Metadata is data about data. file and folder names are metadata. as is the date and time stamp of when the file and folders were created, access and modified, and the size of the file.
other than using this metadata to be able to distinguish files by their names, it can also be used to determine if files have been changed since last a backup was done.
when you modify a file and then resave it, the modified date and time will be changed and usually the file size will change as well. when files and folders are copied to a backup device, typically the folder date will change to the date of the backup. that date can be checked in a file explorer program. when using a file explorer program it is possible to click on the heading at the top of the modified date column and sort the files into modified date order. noing the date files were last backed up it is possible to select only files that have been not backed up by selecting only files beyond that date, because they are in date order. this saves the need to backup files that have not been changed since the last backup, and can be done with the ordinary operating system copy function, without the need of a special backup program.
it also alleviates the need to put files that do get changed into a separate, changed, folder.
in other words the metadata is providing the information for you.
if you have created, and remember, your own folder and file structure it will make it easier for you to be able to retrieve the information you're looking for. if you don't use your filing methodology very often, or even parts of it very often, you could create a specific file and name it appropriately that explains your methodology. it also would be helpful if anybody else ever had to use your mythology in the future.
if you know even only part of a file name, you can use the file explorer search function (CTL + F) to search for the file, in a specific folder or group of folders. provided the group of folders are under another folder.
obviously the larger number of files that has to be searched, the longer it takes to do the search. typically searches that are around a few thousand files, will be completed within a second. if you find situations where the number of files is getting beyond a few thousand it's probably worthwhile splitting them up on some other bases. this could be based on months or years.

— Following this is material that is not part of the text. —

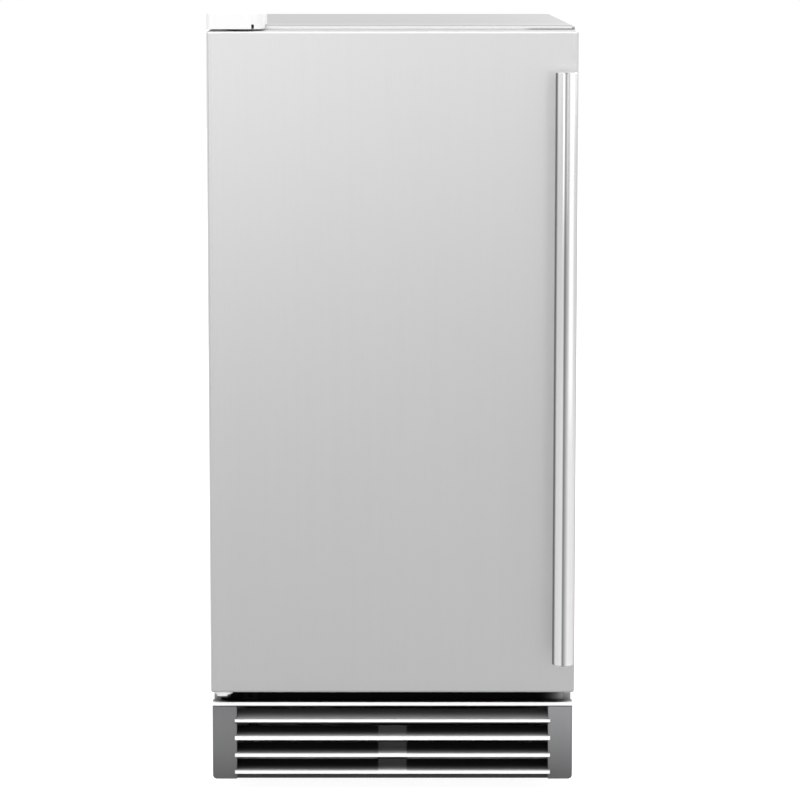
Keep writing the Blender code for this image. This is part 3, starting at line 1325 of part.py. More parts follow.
def controls():
    half, face = FASCIA_WIDTH / 2, FRONT + FASCIA_SETBACK
    top = BIN_TOP - CLEARANCE
    low, high = (-half, face, top - FASCIA_HEIGHT), (half, face + FASCIA_DEPTH, top)
    fascia = shell("control_fascia", low, high, [BACKWARD], FASCIA_WALL, grey_plastic(), FASCIA_EDGE_RADIUS)
    z = top - FASCIA_HEIGHT / 2
    collar = FASCIA_WALL + CLEARANCE
    profile = [
        (0, BUTTON_HEIGHT),
        (BUTTON_RADIUS - BUTTON_EDGE, BUTTON_HEIGHT),
        (BUTTON_RADIUS, BUTTON_HEIGHT - BUTTON_EDGE),
        (BUTTON_RADIUS, -collar),
        (BUTTON_COLLAR_RADIUS, -collar),
        (BUTTON_COLLAR_RADIUS, -collar - BUTTON_COLLAR_WALL),
        (0, -collar - BUTTON_COLLAR_WALL),
    ]
    for place, name in enumerate(("button_power", "button_clean", "button_light")):
        x = BUTTON_PITCH * (place - 1)
        hole = BUTTON_RADIUS + RUNNING_GAP
        start = (x, face - OVERRUN, z)
        cut(fascia, cylinder(name + " hole", hole, start, FASCIA_WALL + OVERRUN * 2, ALONG_Y))
        turned(name, profile, (x, face, z), white_plastic(), ALONG_Y, steps=SMALL_STEPS)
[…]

without entering the file explorer search function it is possible to get the computer to find a particular file name. this is achieved by just clicking on any file in a filelist, and starting to type the file name. as you type each character the file list will move to the file name that starts with the character that you typed. this is a lot faster than scrolling down a long list of say a 1,000 file names.
if use consistent naming conventions, it will make it much easier to find the files you're looking for. file names typically can be up to 255 characters. it is therefore quite easy to give files and folders meaningful names, and there is no need to use convoluted coding structures, as is sometimes suggested. the idea is to use the computer to do the work for you, not you having to do the work of coding to get information into and out of computers.
a certain amount of logic has to come into play here as well. like you don't put your tax file information in a folder called shopping list.
when you start to accumulate a large amount of files, you will eventually find that you run out of space on a particular drive or devise. this is where you should start segregating your files, across multiple drives, on the basis of how often use them, and whether they're going to be archived or not.
some computing devices have permanent built-in storage but have the ability to add extra removable storage by plugging in either a USB memory stick or usb hard drive. typically the removable data would be used to store archival files.
personally I don't like to store data on the device I am using. I prefer it to be on an external drive or network drive. that way if my device were ever to fail, I still have access to my files, via another device.
often you can be under pressure when you want to save a file. the phone rings, someone at the front door, or your running late for an appointment. the temptation is to just save the file in the folder you last used and give it a name like ABC. then what typically happens, you forget about it and at some point in the future you cant find it.
to overcome this problem I have a folder called AAA Temp, where I will save files in such a situation. whenever I can't find anything I always first look ther. I also know that anything that's in that folder either has to be moved to another folder or deleted. I think it's called being proactive. knowing that something like thats going to happen in the future
most operating systems have the ability to create shortcuts or bookmarks. if you find yourself often going deep through a folder structure, within the file explorer or manager there will be some way of creating a book mark or shortcut so that you only have to click or touch, one name or icon to end up deep in a file structure or open a specific file.
even on phone devices and tablets there's usually such a facility.
you will save time and effort by learning how to use such things.
some systems allow you to create libraries or tags. these are different to file names in that they can refer to the same file more than one time, without having to copy the file to multiple folders.
imagine you have a folder of photos, that you wish to segment on the basis of the year the photo was taken, who was in the photo, and location where it was taken. normally you would have to copy the photo into 3 folders. year, person and location. the photo would exist in three separate folders, taking up three times as much space as it other otherwise would.
but with libraries or tags, a library or tag is named, as above and a link is put into each library or tag. so the photo only exists once and just the tag to it is put in the appropriate library tag.
when you look in the appropriate library or tag you would see the photo. the photos is not actually stored their.
libraries & tags give you the ability to index your files multiple ways without you having to duplicate them. they save space and provide other multiple ways of accessing files.